GIVEN DATA »
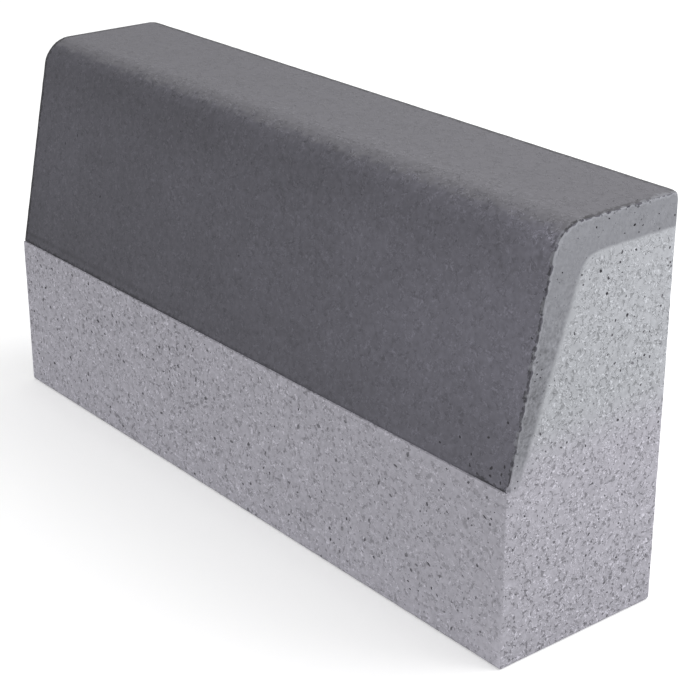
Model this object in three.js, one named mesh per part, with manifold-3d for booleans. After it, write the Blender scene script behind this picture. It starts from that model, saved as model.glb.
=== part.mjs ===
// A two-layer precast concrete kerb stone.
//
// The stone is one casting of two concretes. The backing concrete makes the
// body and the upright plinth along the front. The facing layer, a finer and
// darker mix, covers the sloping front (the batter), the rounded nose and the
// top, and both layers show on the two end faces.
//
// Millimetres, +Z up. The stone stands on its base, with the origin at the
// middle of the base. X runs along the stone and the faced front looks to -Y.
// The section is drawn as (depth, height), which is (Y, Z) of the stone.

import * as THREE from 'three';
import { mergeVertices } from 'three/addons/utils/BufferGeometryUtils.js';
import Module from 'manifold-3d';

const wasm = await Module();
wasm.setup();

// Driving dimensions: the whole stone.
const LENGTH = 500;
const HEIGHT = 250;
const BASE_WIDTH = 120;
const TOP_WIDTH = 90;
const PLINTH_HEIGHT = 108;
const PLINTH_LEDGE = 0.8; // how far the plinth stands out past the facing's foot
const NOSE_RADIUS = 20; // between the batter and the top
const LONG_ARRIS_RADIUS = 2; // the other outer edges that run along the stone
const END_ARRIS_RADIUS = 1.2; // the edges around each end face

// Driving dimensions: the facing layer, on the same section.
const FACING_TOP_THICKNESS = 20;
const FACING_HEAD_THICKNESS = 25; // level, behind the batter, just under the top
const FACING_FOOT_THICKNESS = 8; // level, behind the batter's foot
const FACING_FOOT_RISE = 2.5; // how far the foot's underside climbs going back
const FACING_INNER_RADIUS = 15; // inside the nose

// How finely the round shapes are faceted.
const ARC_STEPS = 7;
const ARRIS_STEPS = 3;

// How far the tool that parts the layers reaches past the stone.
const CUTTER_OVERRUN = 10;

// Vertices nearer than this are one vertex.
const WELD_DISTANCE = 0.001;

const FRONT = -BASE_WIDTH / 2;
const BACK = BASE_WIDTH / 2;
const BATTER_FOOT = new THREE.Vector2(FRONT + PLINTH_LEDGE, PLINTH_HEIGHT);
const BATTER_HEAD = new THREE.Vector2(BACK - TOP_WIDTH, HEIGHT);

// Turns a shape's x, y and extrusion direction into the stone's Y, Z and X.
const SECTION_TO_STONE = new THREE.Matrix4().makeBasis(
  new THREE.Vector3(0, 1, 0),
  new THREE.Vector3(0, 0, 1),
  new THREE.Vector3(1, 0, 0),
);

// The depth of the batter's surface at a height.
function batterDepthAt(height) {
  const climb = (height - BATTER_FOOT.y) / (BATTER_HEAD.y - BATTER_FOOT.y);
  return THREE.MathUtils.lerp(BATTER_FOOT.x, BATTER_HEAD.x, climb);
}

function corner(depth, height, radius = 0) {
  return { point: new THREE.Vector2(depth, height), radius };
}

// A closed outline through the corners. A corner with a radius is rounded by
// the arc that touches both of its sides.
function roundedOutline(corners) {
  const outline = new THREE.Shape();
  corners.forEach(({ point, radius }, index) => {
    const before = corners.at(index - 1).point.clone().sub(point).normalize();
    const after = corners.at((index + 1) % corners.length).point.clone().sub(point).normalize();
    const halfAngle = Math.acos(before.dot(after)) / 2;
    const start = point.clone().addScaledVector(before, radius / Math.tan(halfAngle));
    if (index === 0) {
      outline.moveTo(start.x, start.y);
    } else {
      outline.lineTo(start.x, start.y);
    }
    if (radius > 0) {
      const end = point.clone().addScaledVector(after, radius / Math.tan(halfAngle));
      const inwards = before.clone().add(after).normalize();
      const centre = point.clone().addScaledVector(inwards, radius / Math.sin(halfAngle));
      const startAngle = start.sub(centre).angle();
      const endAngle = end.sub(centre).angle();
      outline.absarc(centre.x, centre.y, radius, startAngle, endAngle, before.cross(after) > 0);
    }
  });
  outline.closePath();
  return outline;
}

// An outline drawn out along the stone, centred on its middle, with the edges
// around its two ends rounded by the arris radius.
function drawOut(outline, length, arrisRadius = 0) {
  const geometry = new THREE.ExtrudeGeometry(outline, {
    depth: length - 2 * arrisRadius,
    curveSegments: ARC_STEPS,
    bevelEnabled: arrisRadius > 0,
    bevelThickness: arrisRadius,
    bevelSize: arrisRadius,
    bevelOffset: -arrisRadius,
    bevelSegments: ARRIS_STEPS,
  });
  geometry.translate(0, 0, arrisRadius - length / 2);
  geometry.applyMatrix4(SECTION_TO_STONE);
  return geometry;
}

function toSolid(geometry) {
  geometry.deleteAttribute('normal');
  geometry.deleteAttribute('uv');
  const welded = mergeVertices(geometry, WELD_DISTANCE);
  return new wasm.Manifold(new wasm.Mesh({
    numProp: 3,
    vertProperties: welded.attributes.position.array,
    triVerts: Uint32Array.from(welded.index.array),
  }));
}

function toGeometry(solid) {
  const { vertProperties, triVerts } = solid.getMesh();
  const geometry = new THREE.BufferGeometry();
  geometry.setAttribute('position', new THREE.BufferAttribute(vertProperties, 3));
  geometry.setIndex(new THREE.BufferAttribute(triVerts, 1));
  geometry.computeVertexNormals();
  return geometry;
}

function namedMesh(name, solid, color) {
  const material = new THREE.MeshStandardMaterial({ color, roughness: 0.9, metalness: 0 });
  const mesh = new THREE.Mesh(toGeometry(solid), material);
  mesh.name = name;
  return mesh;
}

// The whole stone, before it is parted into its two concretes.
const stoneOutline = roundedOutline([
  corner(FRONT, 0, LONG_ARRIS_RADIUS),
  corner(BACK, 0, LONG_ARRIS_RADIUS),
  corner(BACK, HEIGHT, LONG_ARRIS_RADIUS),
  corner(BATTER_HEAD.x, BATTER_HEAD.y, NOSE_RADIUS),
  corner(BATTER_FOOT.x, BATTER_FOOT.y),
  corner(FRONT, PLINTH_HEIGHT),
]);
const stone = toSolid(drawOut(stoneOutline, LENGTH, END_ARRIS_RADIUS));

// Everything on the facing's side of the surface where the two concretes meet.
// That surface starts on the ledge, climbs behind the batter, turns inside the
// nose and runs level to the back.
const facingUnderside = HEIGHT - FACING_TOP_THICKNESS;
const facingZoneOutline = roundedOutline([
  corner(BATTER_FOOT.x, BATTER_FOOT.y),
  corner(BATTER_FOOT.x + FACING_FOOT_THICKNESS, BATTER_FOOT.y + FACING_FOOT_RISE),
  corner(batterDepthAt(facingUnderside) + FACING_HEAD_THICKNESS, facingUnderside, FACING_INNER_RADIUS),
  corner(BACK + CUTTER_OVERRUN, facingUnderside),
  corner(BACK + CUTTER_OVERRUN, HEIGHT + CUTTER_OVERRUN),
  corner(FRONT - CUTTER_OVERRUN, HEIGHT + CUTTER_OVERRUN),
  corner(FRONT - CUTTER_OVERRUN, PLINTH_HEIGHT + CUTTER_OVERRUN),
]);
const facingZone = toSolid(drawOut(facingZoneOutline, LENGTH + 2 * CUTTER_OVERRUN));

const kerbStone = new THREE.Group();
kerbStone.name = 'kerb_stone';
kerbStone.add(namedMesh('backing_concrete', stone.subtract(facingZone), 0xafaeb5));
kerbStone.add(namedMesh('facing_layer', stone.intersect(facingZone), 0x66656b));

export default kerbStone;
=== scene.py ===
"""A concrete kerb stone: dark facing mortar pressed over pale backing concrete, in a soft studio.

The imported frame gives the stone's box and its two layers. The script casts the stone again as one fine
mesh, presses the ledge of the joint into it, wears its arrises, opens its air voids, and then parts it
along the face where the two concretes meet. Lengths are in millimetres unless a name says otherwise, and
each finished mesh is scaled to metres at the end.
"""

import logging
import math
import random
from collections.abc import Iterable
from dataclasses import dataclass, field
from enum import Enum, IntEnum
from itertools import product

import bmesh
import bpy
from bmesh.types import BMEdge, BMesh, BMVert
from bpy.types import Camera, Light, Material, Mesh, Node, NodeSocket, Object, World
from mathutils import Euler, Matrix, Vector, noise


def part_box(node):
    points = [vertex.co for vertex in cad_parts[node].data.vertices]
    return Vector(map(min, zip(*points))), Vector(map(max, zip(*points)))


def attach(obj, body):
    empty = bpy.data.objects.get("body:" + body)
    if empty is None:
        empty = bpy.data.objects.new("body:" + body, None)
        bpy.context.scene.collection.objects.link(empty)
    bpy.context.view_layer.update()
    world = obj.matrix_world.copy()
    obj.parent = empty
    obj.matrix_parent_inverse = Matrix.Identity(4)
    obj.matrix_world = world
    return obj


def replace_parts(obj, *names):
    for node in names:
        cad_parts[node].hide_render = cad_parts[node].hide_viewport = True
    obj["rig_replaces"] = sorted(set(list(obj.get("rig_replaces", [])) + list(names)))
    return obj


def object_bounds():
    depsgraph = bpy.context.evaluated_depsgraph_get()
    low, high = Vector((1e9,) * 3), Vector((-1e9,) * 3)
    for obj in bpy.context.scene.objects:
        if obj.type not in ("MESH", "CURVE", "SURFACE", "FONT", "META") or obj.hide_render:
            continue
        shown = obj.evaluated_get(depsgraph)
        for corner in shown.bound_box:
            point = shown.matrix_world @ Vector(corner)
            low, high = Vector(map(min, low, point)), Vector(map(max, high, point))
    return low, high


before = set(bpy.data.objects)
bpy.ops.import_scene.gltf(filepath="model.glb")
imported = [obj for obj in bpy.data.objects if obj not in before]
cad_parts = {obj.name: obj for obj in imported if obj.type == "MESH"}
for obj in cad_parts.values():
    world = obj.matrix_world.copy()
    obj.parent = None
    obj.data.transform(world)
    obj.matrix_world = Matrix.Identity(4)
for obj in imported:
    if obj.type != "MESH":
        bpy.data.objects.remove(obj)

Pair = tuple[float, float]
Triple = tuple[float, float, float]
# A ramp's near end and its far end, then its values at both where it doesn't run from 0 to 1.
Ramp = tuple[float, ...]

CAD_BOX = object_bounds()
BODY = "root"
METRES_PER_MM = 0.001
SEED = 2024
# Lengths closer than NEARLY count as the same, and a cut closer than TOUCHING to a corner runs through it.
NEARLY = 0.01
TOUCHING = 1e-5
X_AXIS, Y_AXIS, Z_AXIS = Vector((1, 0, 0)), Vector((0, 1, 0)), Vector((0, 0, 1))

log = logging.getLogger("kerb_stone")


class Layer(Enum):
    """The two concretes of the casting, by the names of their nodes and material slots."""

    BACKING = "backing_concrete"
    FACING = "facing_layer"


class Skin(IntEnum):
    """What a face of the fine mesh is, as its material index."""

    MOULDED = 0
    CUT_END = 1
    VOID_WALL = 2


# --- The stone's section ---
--
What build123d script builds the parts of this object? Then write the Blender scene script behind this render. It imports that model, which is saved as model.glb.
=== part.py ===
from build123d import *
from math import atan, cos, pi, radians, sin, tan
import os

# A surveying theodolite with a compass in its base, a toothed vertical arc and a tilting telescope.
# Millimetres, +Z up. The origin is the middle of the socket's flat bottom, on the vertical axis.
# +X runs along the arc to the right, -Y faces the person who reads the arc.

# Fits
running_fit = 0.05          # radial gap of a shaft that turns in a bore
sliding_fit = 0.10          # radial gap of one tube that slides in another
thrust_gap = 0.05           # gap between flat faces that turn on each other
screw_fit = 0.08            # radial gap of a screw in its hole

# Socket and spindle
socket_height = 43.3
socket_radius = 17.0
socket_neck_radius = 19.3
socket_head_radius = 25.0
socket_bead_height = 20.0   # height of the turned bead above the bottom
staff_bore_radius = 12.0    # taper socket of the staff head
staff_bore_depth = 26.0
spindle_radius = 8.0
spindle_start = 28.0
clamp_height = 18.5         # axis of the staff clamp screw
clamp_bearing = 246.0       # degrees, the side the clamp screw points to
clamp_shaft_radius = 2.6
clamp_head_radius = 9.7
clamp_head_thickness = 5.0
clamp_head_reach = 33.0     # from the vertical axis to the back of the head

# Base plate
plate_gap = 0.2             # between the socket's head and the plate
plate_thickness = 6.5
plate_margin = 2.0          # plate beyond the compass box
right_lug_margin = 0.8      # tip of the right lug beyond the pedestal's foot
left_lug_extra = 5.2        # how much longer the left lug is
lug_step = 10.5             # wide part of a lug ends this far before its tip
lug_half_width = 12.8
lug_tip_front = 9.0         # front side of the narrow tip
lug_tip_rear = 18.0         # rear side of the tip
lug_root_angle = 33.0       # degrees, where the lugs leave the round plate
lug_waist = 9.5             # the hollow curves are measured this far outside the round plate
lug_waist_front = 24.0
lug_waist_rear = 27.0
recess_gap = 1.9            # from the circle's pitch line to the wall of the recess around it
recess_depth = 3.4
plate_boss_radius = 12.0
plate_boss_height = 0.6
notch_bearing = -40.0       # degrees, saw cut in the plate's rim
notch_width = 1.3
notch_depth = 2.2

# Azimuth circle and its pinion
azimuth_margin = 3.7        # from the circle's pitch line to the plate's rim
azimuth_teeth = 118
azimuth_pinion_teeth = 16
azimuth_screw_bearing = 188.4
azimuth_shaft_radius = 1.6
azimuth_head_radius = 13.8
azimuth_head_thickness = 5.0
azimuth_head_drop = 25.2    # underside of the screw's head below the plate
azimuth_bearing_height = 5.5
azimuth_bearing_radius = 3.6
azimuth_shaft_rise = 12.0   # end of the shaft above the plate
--
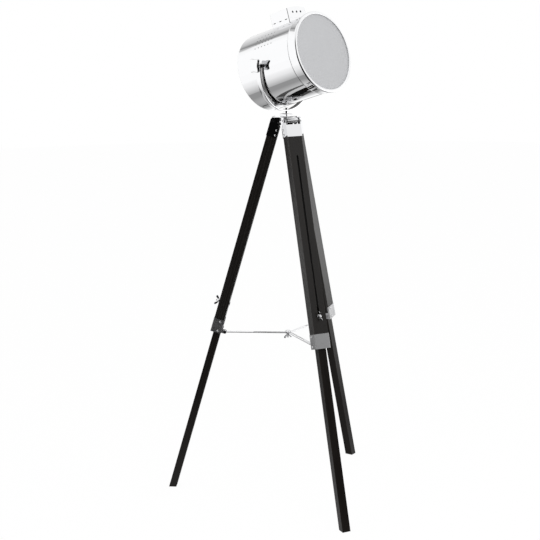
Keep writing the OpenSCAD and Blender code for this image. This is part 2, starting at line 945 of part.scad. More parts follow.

TASK PROMPT » Print, without alteration, the lines from the line with "Model this object" to the line with "wasm.setup();". Include both of them, and omit every other line.

RESULT OF THE EXERCISE »
Model this object in three.js, one named mesh per part, with manifold-3d for booleans. After it, write the Blender scene script behind this picture. It starts from that model, saved as model.glb.
=== part.mjs ===
// A two-layer precast concrete kerb stone.
//
// The stone is one casting of two concretes. The backing concrete makes the
// body and the upright plinth along the front. The facing layer, a finer and
// darker mix, covers the sloping front (the batter), the rounded nose and the
// top, and both layers show on the two end faces.
//
// Millimetres, +Z up. The stone stands on its base, with the origin at the
// middle of the base. X runs along the stone and the faced front looks to -Y.
// The section is drawn as (depth, height), which is (Y, Z) of the stone.

import * as THREE from 'three';
import { mergeVertices } from 'three/addons/utils/BufferGeometryUtils.js';
import Module from 'manifold-3d';

const wasm = await Module();
wasm.setup();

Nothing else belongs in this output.